There are potential downsides. Employers could try to game the system. There could be a "Cash for Clunkers" effect – hiring delays while employers wait for the new tax break, and a falloff in hires when it expires. But Lind says the credit is a useful response that's politically doable. "If Congress does something, it's most likely to be this," he said. "Congress always prefers to cut taxes than to spend more."

There is a school of thought that anything Washington does on jobs will be behind the curve -- that by the time it kicks in, it won't be needed. This could turn out to be the case since the stimulus package passed in February was designed to have maximum impact next year. But waiting is a risky course. Former president George H.W. Bush tried it in 1992 and failed to communicate sensitivity to recession victims. He lost, even though the economy had started to recover.

Economist J.D. Foster, who served in the Bush White House and now is at the conservative Heritage Foundation, says everyone understands that the economy doesn't respond quickly to government action and "you don't have to enact dumb policies to convey that you care."
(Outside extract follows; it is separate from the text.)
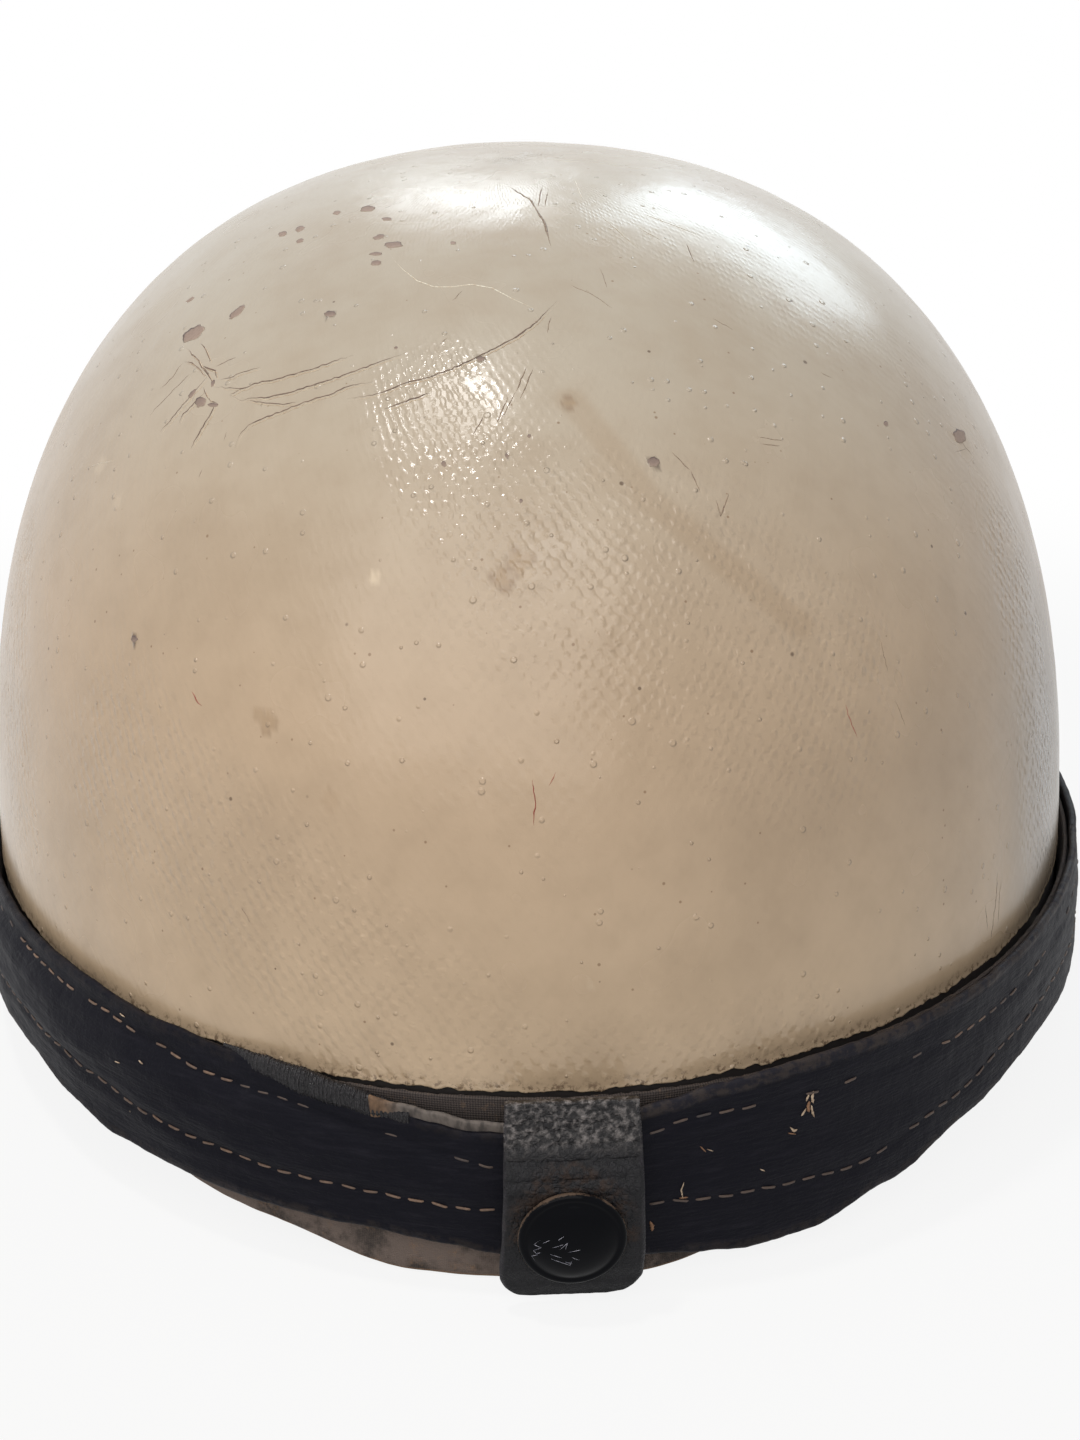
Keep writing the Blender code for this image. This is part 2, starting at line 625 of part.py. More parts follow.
def shell_rivet(name, angle, z, radii, tail_inset, tail_thickness, finish="steel"):
    """A rivet square to the wall: radii are its head, shank and tail; the tail lies at tail_inset."""
    head_radius, shank_radius, tail_radius = radii
    head_top = RIVET_HEAD_OUTSET + RIVET_HEAD_THICKNESS
    tail_end = -tail_inset - tail_thickness
    profile = [
        (0, tail_end), (tail_radius, tail_end), (tail_radius, -tail_inset), (shank_radius, -tail_inset),
        (shank_radius, RIVET_HEAD_OUTSET), (head_radius, RIVET_HEAD_OUTSET), (head_radius, head_top),
        (0, head_top),
    ]
    place = wall_point(angle, 0, z)
    outward = wall_normal(angle, 0)
    rivet = turned(name, profile, 12, place, outward, finish)
    hole = rod(name + "_hole", shank_radius + HOLE_CLEARANCE,
               place - outward * (tail_inset + CUT_OVERRUN), place + outward * RIVET_HEAD_OUTSET, 12)
    return rivet, hole


def make_cradle(shell, lining):
    """Three straps that cross at the crown, and a rivet at each of their feet."""
    tail_inset = CRADLE_WALL_INSET + CRADLE_THICKNESS / 2 + GAP
    radii = (HARNESS_HEAD_RADIUS, HARNESS_SHANK_RADIUS, HARNESS_HEAD_RADIUS)
    rivets = []
    for layer, (name, angle) in enumerate(CRADLE_ANGLES.items()):
        strap = make_cradle_strap(name, angle, layer)
        for turn in (0, math.pi):
            rivet, hole = shell_rivet(f"harness_rivet_{len(rivets) + 1}", angle + turn, HARNESS_RIVET_Z,
                                      radii, tail_inset, HARNESS_TAIL_THICKNESS)
            for piece in (strap, shell, lining):
                boolean(piece, hole)
            rivets.append(rivet)


# Chin straps.

def strap_route(side, reach):
    """Points on the stowed route along the wall, from ahead of the anchor back to reach past it.

    The long strap leaves the wall on its way to the rear, to pass inside the buckle.
    """
    step = math.radians(1.5)
    angle = math.radians(90) + math.asin(STRAP_WIDTH / SHELL_HALF_LENGTH)
    points = []
    lengths = []
    anchor = wall_point(math.radians(90), -STRAP_ROUTE_INSET, ANCHOR_Z)
    travelled = -(wall_point(angle, -STRAP_ROUTE_INSET, ANCHOR_Z) - anchor).length
    while travelled < reach:
        inset = STRAP_ROUTE_INSET
        if side > 0:
            inset += LONG_STRAP_STEP * (1 if angle < 0 else max(0, math.cos(angle)) ** 2)
        point = wall_point(angle, -inset, ANCHOR_Z)
        if points:
            travelled += (point - points[-1]).length
        points.append(point)
        lengths.append(travelled)
        angle -= step
    if side < 0:
        points = [Vector((-p.x, p.y, p.z)) for p in points]
    return points, lengths


def at_distance(route, distance):
    """The place and heading on a route of points at a distance from the anchor."""
    points, lengths = route
    k = 1
    while k < len(points) - 1 and lengths[k] < distance:
        k += 1
    heading = (points[k] - points[k - 1]).normalized()
    return points[k - 1] + heading * (distance - lengths[k - 1]), heading


def end_rows(route, end, inward, half):
    """Rows of a round strap end; inward is 1 when the strap lies further along the route."""
    rows = []
    for k in range(6):
        turn = math.radians(90) * (k + 0.5) / 6
        place, _ = at_distance(route, end - inward * half * math.cos(turn))
        rise = Vector((0, 0, half * math.sin(turn)))
        rows.append([place - rise, place + rise])
    return rows if inward > 0 else rows[::-1]


def straight_rows(route, start, end, half):
    count = max(1, math.ceil((end - start) / STRAP_ROW_LENGTH))
    rise = Vector((0, 0, half))
    places = [at_distance(route, start + (end - start) * k / count)[0] for k in range(count + 1)]
    return [[place - rise, place + rise] for place in places]


def folded_back(route, distance, side):
    """The route to distance, a turn inwards there, and the way back along the strap's inner side."""
    points, lengths = route
    kept = [(p, d) for p, d in zip(points, lengths) if d < distance]
    place, heading = at_distance(route, distance)
    kept.append((place, distance))
    inward = Vector((heading.y, -heading.x, 0)) * -side
    radius = LONG_STRAP_FOLD_RADIUS
    centre = place + inward * radius
    for k in range(1, 9):
        turn = math.pi * k / 8
        point = centre - inward * radius * math.cos(turn) + heading * radius * math.sin(turn)
        kept.append((point, kept[-1][1] + (point - kept[-1][0]).length))
    for point, travelled in zip(reversed(points), reversed(lengths)):
        if not distance - LONG_STRAP_RETURN - STRAP_WIDTH < travelled < distance - radius:
            continue
        _, ahead = at_distance(route, travelled)
        moved = point + Vector((ahead.y, -ahead.x, 0)) * -side * 2 * radius
        kept.append((moved, kept[-1][1] + (moved - kept[-1][0]).length))
    return [p for p, _ in kept], [d for _, d in kept]


def anchor_rivet(side):
    """The rivet and spacer washer of one chin strap, and the hole that both leave."""
    word = "left" if side > 0 else "right"
    angle = math.radians(90) * side
    tail_inset = STRAP_FACE_INSET + STRAP_THICKNESS + GAP
    radii = (ANCHOR_HEAD_RADIUS, ANCHOR_SHANK_RADIUS, ANCHOR_HEAD_RADIUS)
    rivet, hole = shell_rivet(f"strap_rivet_{word}", angle, ANCHOR_Z, radii, tail_inset,
                              ANCHOR_TAIL_THICKNESS)
    bore = ANCHOR_SHANK_RADIUS + HOLE_CLEARANCE
    thickness = STRAP_FACE_INSET - SHELL_WALL - 2 * GAP
    place = wall_point(angle, -SHELL_WALL - GAP - thickness, ANCHOR_Z)
    turned(f"strap_washer_{word}", [
        (bore, 0), (ANCHOR_WASHER_RADIUS, 0), (ANCHOR_WASHER_RADIUS, thickness), (bore, thickness),
    ], 20, place, wall_normal(angle, 0), "steel")
    return hole


def make_long_strap(hinge, hole):
    half = STRAP_WIDTH / 2
    route = folded_back(strap_route(1, LONG_STRAP_REACH), LONG_STRAP_REACH, 1)
    total = LONG_STRAP_REACH + math.pi * LONG_STRAP_FOLD_RADIUS + LONG_STRAP_RETURN
    fold_end = LONG_STRAP_REACH + math.pi * LONG_STRAP_FOLD_RADIUS
    rows = end_rows(route, 0, 1, half)
    rows += straight_rows(route, STRAP_ROW_LENGTH / 2, LONG_STRAP_REACH, half)
    fold_count = 6
    rise = Vector((0, 0, half))
    for k in range(1, fold_count):
        place, _ = at_distance(route, LONG_STRAP_REACH + (fold_end - LONG_STRAP_REACH) * k / fold_count)
        rows.append([place - rise, place + rise])
    rows += straight_rows(route, fold_end, total - half, half)
    rows += end_rows(route, total - half, -1, half)
    strap = sheet("chin_strap_long", rows, "strap", closed=False)
    solidify(strap, STRAP_THICKNESS, 0)
    boolean(strap, hole)
    for k in range(STRAP_HOLE_COUNT):
        place, heading = at_distance(route, total - STRAP_HOLE_FROM_TIP - STRAP_HOLE_PITCH * k)
        through = Vector((heading.y, -heading.x, 0)) * STRAP_THICKNESS
        boolean(strap, rod(f"strap_hole_{k + 1}", STRAP_HOLE_RADIUS, place - through, place + through, 10))
    carry(strap, hinge)


def make_short_strap(hinge, hole, route):
    """The short strap, its end folded into a loop for the buckle and slotted for the prong."""
    half = STRAP_WIDTH / 2
    bar, heading = at_distance(route, SHORT_STRAP_REACH)
    bore = BUCKLE_WIRE_RADIUS + BUCKLE_LOOP_CLEARANCE
    loop_radius = bore + STRAP_LOOP_WALL
    end = SHORT_STRAP_REACH - bore - STRAP_LOOP_WALL / 2
    rows = end_rows(route, 0, 1, half)
    rows += straight_rows(route, STRAP_ROW_LENGTH / 2, end, half)
    strap = sheet("chin_strap_short", rows[::-1], "strap", closed=False)
    solidify(strap, STRAP_THICKNESS, 0)
    rise = Vector((0, 0, half - STRAP_LOOP_SHOULDER))
    loop = rod("strap_loop", loop_radius, bar - rise, bar + rise, facing=heading)
    boolean(strap, loop, "UNION")
    over = Vector((0, 0, half + CUT_OVERRUN))
    boolean(strap, rod("strap_loop_bore", bore, bar - over, bar + over, facing=heading))
    slot = block("prong_slot", bar, heading,
                 (PRONG_SLOT_REACH, loop_radius + CUT_OVERRUN,
                  PRONG_WIDTH / 2 + PRONG_SLOT_CLEARANCE))
    boolean(strap, slot)
    boolean(strap, hole)
    carry(strap, hinge)


def make_buckle(hinge, bar, heading):
    """A rounded rectangle of wire; its near side is the bar in the strap's loop."""
    half_height = STRAP_WIDTH / 2 + BUCKLE_SIDE_CLEARANCE + BUCKLE_WIRE_RADIUS
    corner = BUCKLE_CORNER_RADIUS
    up = Vector((0, 0, 1))
    points = []
    centres = (
        (0 + corner, -half_height + corner, 180), (BUCKLE_LENGTH - corner, -half_height + corner, 270),
        (BUCKLE_LENGTH - corner, half_height - corner, 0), (0 + corner, half_height - corner, 90),
    )
    for along, height, start in centres:
        for k in range(4):
            turn = math.radians(start + 30 * k)
            points.append(bar + heading * (along + corner * math.cos(turn))
                          + up * (height + corner * math.sin(turn)))
    wire = bpy.data.curves.new("buckle_frame", "CURVE")
    wire.dimensions = "3D"
    wire.bevel_depth = BUCKLE_WIRE_RADIUS
    wire.bevel_resolution = 2
    line = wire.splines.new("POLY")
    line.points.add(len(points) - 1)
    for spot, point in zip(line.points, points):
        spot.co = (*point, 1)
    line.use_cyclic_u = True
    frame = new_object("buckle_frame", wire, "steel")
    carry(frame, hinge)


def make_prong(hinge, bar, heading, inward):
    """A flat tongue whose ring turns on the buckle's bar and whose tip rests on the far side."""
    ring_bore = BUCKLE_WIRE_RADIUS + PRONG_RING_CLEARANCE
    ring_radius = PRONG_INNER_FACE
    rise = Vector((0, 0, PRONG_WIDTH / 2))
    prong = turned("buckle_prong", [
        (ring_bore, -PRONG_WIDTH / 2), (ring_radius, -PRONG_WIDTH / 2), (ring_radius, PRONG_WIDTH / 2),
        (ring_bore, PRONG_WIDTH / 2),
    ], 20, bar, Vector((0, 0, 1)), "steel", facing=heading)
    low = BUCKLE_WIRE_RADIUS + GAP
    middle = bar + heading * PRONG_REACH / 2 + inward * (low + ring_radius) / 2
    tongue = block("prong_tongue", middle, heading,
                   (PRONG_REACH / 2, (ring_radius - low) / 2, PRONG_WIDTH / 2 - PRONG_SHOULDER))
    boolean(prong, tongue, "UNION")
    boolean(prong, rod("prong_bore", ring_bore, bar - 2 * rise, bar + 2 * rise, 20, heading))
    carry(prong, hinge)


def make_keeper(hinge, middle, heading):
    """A square loop round the short strap."""
    opening = (KEEPER_LENGTH, STRAP_THICKNESS / 2 + KEEPER_CLEARANCE, STRAP_WIDTH / 2 + KEEPER_CLEARANCE)
    keeper = block("strap_keeper", middle, heading, (
        KEEPER_LENGTH / 2, opening[1] + KEEPER_THICKNESS, opening[2] + KEEPER_THICKNESS))
    keeper.data.materials.append(finish_material("strap_keeper", "strap"))
    boolean(keeper, block("keeper_opening", middle, heading, opening))
    carry(keeper, hinge)


def main():
    clear_scene()
    shell = make_shell()
    make_binding()
    lining = make_lining()
    band = make_band()

    tab_hinge = pivot("tab_hinge", (0, SHELL_REAR_Y + TAB_ROOT_OUTSET + TAB_THICKNESS,
                                    TAB_FOLD_Z - TAB_FOLD_GAP / 2))
    make_tab(tab_hinge)
    make_snap(tab_hinge)
    stud_hole = make_stud()
    for piece in (shell, lining, band):
        boolean(piece, stud_hole)

    make_liner()
    make_headband()
    make_cradle(shell, lining)

    anchor_x = wall_point(math.radians(90), -STRAP_ROUTE_INSET, 0).x
    long_hinge = pivot("long_strap_hinge", (anchor_x, SHELL_CENTRE_Y, ANCHOR_Z))
    short_hinge = pivot("short_strap_hinge", (-anchor_x, SHELL_CENTRE_Y, ANCHOR_Z))
    left_hole = anchor_rivet(1)
    right_hole = anchor_rivet(-1)
    for piece in (shell, lining):
        boolean(piece, left_hole)
        boolean(piece, right_hole)
    make_long_strap(long_hinge, left_hole)

    route = strap_route(-1, SHORT_STRAP_REACH + STRAP_WIDTH)
    make_short_strap(short_hinge, right_hole, route)
    bar, heading = at_distance(route, SHORT_STRAP_REACH)
    heading.rotate(Matrix.Rotation(-BUCKLE_SET, 3, "Z"))
    inward = Vector((heading.y, -heading.x, 0))
    bar_pivot = pivot("buckle_pivot", bar, short_hinge)
    make_buckle(bar_pivot, bar, heading)
    make_prong(pivot("prong_pivot", bar, bar_pivot), bar, heading, inward)
    middle, keeper_heading = at_distance(route, SHORT_STRAP_REACH - KEEPER_FROM_BUCKLE)
    make_keeper(pivot("keeper_slide", middle, short_hinge), middle, keeper_heading)


main()
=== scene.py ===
import json
import random

import bpy
import numpy as np
from math import asin, atan2, copysign, cos, degrees, exp, hypot, pi, radians, sin
from mathutils import Matrix, Vector, noise


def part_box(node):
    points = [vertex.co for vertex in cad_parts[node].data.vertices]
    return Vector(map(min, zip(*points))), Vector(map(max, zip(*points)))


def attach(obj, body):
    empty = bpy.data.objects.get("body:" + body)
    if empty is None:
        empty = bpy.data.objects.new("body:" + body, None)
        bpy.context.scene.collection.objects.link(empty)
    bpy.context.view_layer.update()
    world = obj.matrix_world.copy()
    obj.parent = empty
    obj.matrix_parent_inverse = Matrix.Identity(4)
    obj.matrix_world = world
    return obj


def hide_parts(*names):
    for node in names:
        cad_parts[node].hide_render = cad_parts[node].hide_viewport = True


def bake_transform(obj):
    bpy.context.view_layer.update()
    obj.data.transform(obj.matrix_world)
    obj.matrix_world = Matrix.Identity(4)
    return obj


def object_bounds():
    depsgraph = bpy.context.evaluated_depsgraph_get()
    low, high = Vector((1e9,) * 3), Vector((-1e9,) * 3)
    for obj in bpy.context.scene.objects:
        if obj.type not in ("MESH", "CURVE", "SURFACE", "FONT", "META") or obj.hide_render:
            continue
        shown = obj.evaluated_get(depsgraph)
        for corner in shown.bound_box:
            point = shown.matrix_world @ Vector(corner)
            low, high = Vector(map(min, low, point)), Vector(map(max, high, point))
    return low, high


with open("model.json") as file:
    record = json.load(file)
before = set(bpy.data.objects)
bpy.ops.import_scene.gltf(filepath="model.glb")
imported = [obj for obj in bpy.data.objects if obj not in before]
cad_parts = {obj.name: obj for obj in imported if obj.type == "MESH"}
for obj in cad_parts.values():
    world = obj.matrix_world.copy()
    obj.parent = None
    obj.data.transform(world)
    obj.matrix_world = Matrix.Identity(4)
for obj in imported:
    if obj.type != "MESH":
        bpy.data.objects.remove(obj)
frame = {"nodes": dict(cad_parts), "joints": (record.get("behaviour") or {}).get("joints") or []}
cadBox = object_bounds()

mm = 0.001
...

But the economists House Speaker Nancy Pelosi invited to Capitol Hill for Wednesday's summit, including Mark Zandi, who advised Republican John McCain's 2008 presidential campaign, said the economy is fragile and policy makers need to continue being aggressive.

The dilemma for Obama and Congress, as the economists acknowledged, is how to be aggressive about creating jobs and reinforcing the recovery, when almost every way to do that involves spending more money or taking in less -- which will swell the already frightening deficit.

But deficits are a relatively abstract public concern. Lost jobs, underemployment and giving up the search for work are personal tragedies. Those personal tragedies are now affecting nearly a fifth of Americans. As political brainteasers go, this is a pretty easy one.